TEREZA ALBUES: NARRATIVES OF DISPLACEMENT, EXCLUSION, AND SURVIVAL
Literature by female authors; Tereza Albues; Displacement; Exclusion; Survival.
By articulating the voices that emerge from narratives interwoven with threads of memory, set in the Pantanal plains and in the metropolises of the United States, Tereza Albues draws from everyday life to highlight the human concerns and searches for a place and social standing, revealing the underside of humanity, its cruelties, ambitions, power, exploitation, and mistreatment. In this sense, we seek to demonstrate how Albues constructs, through fiction, narratives of resistance to patriarchal and capitalist social structures. In addition to social issues, we chose exile in its voluntary form, marking a writing with displacements reflected in the characters' wanderings. To locate Albues' writing, we conducted a broad examination of female-authored literature, focusing on the first writings by women in Mato Grosso, situating the writer Albues.
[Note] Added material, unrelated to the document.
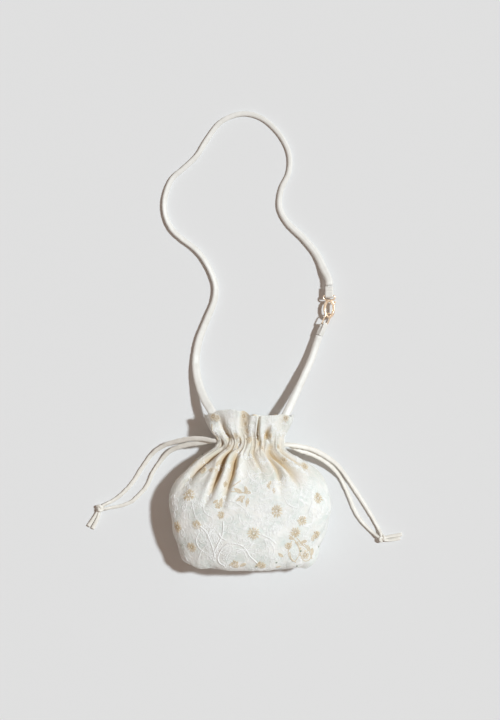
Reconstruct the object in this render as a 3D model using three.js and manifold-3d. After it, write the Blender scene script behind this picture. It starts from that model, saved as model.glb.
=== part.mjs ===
// A small gathered evening pouch of embroidered satin, lying on its back with its shoulder cord laid out.
// Millimetres, +Z up. The origin is the middle of the pouch on the surface that it lies on,
// and +Y runs from its base, through the drawstring channel and the frill, towards the cord's far bend.
import * as THREE from "three";
import { mergeVertices } from "three/addons/utils/BufferGeometryUtils.js";
import Module from "manifold-3d";

const wasm = await Module();
wasm.setup();

// Driving dimensions
const CLOTH = 2; // wall of satin, embroidered overlay and lining together
const RIM_GAP = 0.6; // between the base and the rim that it sits in
const CHANNEL_AT = 61.5; // middle of the drawstring channel, along +Y
const CHANNEL_HALF = 6.5; // half the length of the thick gathered ring that holds the channel
const CHANNEL_FADE = 4.5; // over which that ring thins out again on either side
const CHANNEL_WALL = 12.6; // thickness of the gathered ring
const TUNNEL_DEPTH = 7.1; // middle of the tunnel, below the smooth outer form
const TUNNEL_PLAY = 0.7; // beside the strings
const TUNNEL_HALF_THICK = 4;
const LANE = 2.5; // each string's lane, from the channel's middle
const STRING = 4; // drawstring diameter
const STRAP = 9.4; // shoulder cord diameter
const RIPPLES = 17; // small gathers round the channel
const AROUND = 68; // points round the pouch, four for each gather
const GOLD = { color: 0xd9a878, roughness: 0.25, metalness: 1 };
const SATIN = { color: 0xf3efe4, roughness: 0.45, metalness: 0 };

// Sections of the pouch from the base seam to the frill's edge. along: place on +Y. half: half the width.
// low, high: underside and top, where what falls below the surface is flattened by lying on it.
// shift: the middle's x. bow: how far the middle stands out past the sides, negative towards the base.
const SECTIONS = [
  { along: -101.5, half: 78, low: 6, high: 48, shift: 1, bow: 12 },
  { along: -97.5, half: 84, low: 1, high: 54, shift: 1.2, bow: 11.5 },
  { along: -87, half: 89, low: -2.6, high: 60, shift: 1.6, bow: 7 },
  { along: -74, half: 93, low: -4.4, high: 64.3, shift: 1.7, bow: 3 },
  { along: -55, half: 98.4, low: -5, high: 68.2, shift: 0.8, bow: 0.6 },
  { along: -24, half: 102.7, low: -5, high: 70.5, shift: 0, bow: 0 },
  { along: -6, half: 101.7, low: -5, high: 70, shift: 0.6, bow: 0 },
  { along: 9, half: 97, low: -4, high: 68, shift: 1.6, bow: 0 },
  { along: 20, half: 90, low: -2, high: 65.5, shift: 2.2, bow: 0 },
  { along: 29, half: 81, low: 1, high: 62.5, shift: 1.5, bow: 0 },
  { along: 37, half: 70.5, low: 4.5, high: 59, shift: -0.5, bow: 0 },
  { along: 44, half: 59.5, low: 8, high: 55.5, shift: -2, bow: 0 },
  { along: 50, half: 50.5, low: 11, high: 52, shift: -1.5, bow: 0 },
  { along: 55, half: 45.5, low: 13, high: 50, shift: 0.5, bow: 0 },
  { along: 61.5, half: 42.8, low: 14, high: 48.7, shift: 2, bow: 0 },
  { along: 68, half: 44, low: 13.5, high: 49, shift: 1.6, bow: 0 },
  { along: 74, half: 47.8, low: 12, high: 50.5, shift: 0.6, bow: 0 },
  { along: 82, half: 52, low: 10, high: 52.5, shift: 0, bow: 0 },
  { along: 91, half: 55.2, low: 8, high: 54.5, shift: -0.3, bow: 0 },
  { along: 98, half: 57, low: 7, high: 56, shift: -0.5, bow: 0 },
];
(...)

To this end, the novels published by the writer are analyzed: Pedra Canga (2019), Chapada da Palma Roxa (2019), A Travessia dos Sempre Vivos (2019), O Berro do Lambem Nova York (2019), and A Dança do Jaguar (2019), under the theoretical framework of studies by Beauvoir (2016), Josef (1989), Hall (2011), Bauman (2005), Bhabha (1998), Schmidt (1995), Fantini (2003), Pang (1979), Said (2003), Teixeria (1979), among others. This thesis aims to demonstrate that the novels of Mato Grosso-born writer Tereza Albues, by highlighting characters who, seduced or deceived, in search of survival and freedom, reflect disturbing social issues of serious social relevance.